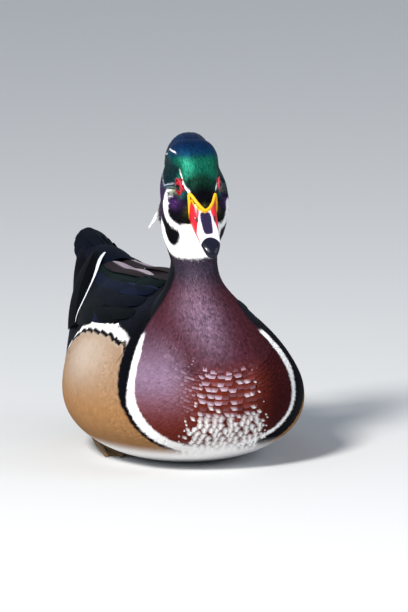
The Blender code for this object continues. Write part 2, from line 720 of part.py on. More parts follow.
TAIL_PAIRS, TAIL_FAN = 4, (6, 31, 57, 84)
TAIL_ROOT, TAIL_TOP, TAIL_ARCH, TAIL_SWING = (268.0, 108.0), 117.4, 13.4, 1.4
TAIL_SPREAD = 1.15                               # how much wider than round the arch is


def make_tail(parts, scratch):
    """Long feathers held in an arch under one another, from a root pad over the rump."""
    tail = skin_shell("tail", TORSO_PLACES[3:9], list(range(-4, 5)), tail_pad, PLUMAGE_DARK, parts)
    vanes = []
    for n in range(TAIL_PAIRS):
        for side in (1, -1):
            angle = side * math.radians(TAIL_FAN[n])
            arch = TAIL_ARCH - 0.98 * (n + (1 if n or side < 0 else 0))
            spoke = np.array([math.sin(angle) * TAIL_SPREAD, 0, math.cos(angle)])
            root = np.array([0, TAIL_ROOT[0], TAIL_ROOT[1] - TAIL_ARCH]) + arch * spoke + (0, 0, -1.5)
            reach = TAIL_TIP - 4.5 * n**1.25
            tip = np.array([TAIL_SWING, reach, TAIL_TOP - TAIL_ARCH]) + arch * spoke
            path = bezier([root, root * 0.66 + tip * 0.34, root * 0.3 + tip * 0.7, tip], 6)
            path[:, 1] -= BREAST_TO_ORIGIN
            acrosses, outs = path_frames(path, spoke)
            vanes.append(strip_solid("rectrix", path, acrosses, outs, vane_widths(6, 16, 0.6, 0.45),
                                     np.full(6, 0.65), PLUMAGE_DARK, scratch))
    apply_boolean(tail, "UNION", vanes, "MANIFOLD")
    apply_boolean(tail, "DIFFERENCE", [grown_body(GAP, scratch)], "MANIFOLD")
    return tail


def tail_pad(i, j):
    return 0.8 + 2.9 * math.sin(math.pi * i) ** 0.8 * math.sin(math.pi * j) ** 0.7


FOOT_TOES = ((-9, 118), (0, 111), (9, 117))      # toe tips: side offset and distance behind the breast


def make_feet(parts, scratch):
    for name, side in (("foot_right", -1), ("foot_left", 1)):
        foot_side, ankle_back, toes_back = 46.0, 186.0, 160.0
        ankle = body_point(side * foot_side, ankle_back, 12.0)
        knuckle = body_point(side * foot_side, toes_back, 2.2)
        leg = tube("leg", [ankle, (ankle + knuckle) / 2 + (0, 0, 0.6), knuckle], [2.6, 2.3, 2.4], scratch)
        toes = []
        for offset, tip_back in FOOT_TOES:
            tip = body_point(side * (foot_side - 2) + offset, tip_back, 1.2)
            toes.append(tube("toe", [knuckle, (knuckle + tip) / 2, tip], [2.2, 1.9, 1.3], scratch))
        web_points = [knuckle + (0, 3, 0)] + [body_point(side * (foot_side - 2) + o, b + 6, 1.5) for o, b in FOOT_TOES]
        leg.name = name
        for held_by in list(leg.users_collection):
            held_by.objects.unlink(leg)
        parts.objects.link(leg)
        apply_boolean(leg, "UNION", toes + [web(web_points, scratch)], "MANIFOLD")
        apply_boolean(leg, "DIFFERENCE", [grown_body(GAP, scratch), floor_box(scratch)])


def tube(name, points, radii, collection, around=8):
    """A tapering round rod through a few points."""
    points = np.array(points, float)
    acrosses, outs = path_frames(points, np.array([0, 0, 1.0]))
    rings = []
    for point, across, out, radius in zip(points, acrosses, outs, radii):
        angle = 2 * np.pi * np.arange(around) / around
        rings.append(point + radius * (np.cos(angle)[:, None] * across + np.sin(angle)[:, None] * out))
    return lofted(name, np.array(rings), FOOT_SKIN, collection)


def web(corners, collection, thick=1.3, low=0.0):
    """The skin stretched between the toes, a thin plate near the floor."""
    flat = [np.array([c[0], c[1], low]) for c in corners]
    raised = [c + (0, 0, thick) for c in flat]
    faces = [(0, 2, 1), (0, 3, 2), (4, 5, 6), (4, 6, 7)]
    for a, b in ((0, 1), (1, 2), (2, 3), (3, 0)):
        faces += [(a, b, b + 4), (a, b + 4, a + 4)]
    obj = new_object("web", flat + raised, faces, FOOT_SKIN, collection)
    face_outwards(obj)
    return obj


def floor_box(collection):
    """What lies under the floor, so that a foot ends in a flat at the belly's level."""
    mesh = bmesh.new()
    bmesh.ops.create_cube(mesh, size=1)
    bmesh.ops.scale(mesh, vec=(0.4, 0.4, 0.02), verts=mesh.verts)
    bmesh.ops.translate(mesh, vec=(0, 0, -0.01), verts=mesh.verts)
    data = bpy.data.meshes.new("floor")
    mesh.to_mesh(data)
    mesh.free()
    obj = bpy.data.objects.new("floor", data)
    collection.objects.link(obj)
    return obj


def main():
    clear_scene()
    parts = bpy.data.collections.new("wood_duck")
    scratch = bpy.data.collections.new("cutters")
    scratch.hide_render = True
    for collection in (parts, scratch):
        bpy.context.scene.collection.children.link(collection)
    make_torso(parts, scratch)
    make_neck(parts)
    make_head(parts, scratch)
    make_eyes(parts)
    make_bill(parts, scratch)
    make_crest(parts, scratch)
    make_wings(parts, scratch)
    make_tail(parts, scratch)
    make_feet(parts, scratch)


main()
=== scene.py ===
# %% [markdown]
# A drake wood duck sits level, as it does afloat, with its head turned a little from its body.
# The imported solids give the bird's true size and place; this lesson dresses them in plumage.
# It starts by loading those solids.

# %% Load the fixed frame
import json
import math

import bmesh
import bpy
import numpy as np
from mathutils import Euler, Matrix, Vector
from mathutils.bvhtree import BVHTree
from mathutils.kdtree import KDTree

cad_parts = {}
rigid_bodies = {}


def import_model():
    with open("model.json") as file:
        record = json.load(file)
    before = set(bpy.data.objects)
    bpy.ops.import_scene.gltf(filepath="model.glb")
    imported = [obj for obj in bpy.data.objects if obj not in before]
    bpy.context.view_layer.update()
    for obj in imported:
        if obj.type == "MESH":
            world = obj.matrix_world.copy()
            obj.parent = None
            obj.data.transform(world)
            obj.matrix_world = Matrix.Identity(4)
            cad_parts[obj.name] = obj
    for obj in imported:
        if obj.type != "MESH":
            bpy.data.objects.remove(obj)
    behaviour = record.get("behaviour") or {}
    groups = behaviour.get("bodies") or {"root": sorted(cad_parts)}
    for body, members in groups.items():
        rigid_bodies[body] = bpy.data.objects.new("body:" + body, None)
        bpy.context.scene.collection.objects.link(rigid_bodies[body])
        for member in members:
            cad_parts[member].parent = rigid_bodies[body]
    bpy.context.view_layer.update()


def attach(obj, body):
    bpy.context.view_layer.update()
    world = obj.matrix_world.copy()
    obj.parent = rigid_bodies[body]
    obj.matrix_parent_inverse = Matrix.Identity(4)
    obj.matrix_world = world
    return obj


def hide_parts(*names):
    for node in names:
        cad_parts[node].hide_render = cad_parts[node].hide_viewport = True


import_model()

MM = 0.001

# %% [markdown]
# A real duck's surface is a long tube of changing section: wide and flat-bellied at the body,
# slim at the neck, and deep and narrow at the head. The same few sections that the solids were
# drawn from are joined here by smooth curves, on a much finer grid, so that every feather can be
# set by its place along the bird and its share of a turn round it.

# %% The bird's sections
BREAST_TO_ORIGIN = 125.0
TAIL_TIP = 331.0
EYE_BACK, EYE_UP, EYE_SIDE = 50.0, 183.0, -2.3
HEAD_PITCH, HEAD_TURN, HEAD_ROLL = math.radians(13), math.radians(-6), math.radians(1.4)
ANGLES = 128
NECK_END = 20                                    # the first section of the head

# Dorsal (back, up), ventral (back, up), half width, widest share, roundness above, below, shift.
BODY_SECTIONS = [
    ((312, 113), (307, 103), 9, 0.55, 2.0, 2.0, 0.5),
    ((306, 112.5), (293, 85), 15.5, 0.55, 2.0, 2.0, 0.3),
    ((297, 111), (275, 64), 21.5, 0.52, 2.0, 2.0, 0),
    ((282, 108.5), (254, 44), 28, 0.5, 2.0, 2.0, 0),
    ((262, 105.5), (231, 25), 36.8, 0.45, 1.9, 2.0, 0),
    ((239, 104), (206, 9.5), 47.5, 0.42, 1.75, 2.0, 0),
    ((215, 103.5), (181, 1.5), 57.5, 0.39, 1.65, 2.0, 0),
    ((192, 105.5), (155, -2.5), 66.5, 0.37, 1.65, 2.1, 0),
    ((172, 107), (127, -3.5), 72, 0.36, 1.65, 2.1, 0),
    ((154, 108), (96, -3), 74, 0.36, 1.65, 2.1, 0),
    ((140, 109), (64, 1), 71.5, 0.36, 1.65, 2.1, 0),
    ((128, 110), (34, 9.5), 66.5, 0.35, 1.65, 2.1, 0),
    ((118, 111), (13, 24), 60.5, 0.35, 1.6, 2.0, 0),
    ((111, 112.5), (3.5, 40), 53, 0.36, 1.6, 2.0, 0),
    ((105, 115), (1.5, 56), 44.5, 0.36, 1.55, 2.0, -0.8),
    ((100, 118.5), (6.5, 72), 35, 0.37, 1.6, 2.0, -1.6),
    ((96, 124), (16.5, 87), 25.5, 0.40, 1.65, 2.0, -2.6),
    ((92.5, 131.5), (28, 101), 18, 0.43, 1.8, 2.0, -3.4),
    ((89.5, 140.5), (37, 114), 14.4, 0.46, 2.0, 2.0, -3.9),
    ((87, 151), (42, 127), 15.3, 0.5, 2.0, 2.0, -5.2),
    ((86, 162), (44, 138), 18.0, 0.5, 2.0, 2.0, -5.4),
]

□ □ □

| Description of the task |
Print, unaltered, every line from the beginning of the material down to the line with "FOOT_TOES = ((-9, 118), (0, 111), (9, 117))".

| Exercise solution |
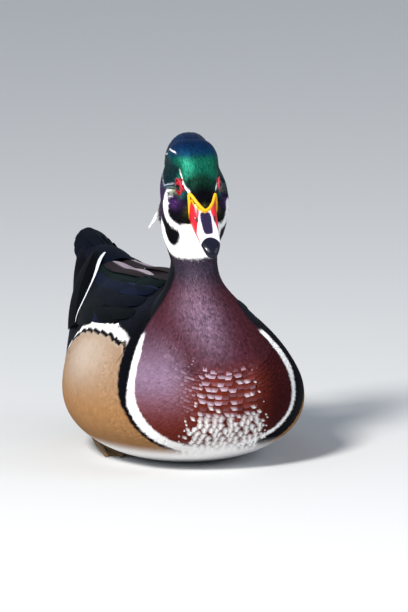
The Blender code for this object continues. Write part 2, from line 720 of part.py on. More parts follow.
TAIL_PAIRS, TAIL_FAN = 4, (6, 31, 57, 84)
TAIL_ROOT, TAIL_TOP, TAIL_ARCH, TAIL_SWING = (268.0, 108.0), 117.4, 13.4, 1.4
TAIL_SPREAD = 1.15                               # how much wider than round the arch is


def make_tail(parts, scratch):
    """Long feathers held in an arch under one another, from a root pad over the rump."""
    tail = skin_shell("tail", TORSO_PLACES[3:9], list(range(-4, 5)), tail_pad, PLUMAGE_DARK, parts)
    vanes = []
    for n in range(TAIL_PAIRS):
        for side in (1, -1):
            angle = side * math.radians(TAIL_FAN[n])
            arch = TAIL_ARCH - 0.98 * (n + (1 if n or side < 0 else 0))
            spoke = np.array([math.sin(angle) * TAIL_SPREAD, 0, math.cos(angle)])
            root = np.array([0, TAIL_ROOT[0], TAIL_ROOT[1] - TAIL_ARCH]) + arch * spoke + (0, 0, -1.5)
            reach = TAIL_TIP - 4.5 * n**1.25
            tip = np.array([TAIL_SWING, reach, TAIL_TOP - TAIL_ARCH]) + arch * spoke
            path = bezier([root, root * 0.66 + tip * 0.34, root * 0.3 + tip * 0.7, tip], 6)
            path[:, 1] -= BREAST_TO_ORIGIN
            acrosses, outs = path_frames(path, spoke)
            vanes.append(strip_solid("rectrix", path, acrosses, outs, vane_widths(6, 16, 0.6, 0.45),
                                     np.full(6, 0.65), PLUMAGE_DARK, scratch))
    apply_boolean(tail, "UNION", vanes, "MANIFOLD")
    apply_boolean(tail, "DIFFERENCE", [grown_body(GAP, scratch)], "MANIFOLD")
    return tail


def tail_pad(i, j):
    return 0.8 + 2.9 * math.sin(math.pi * i) ** 0.8 * math.sin(math.pi * j) ** 0.7


FOOT_TOES = ((-9, 118), (0, 111), (9, 117))      # toe tips: side offset and distance behind the breast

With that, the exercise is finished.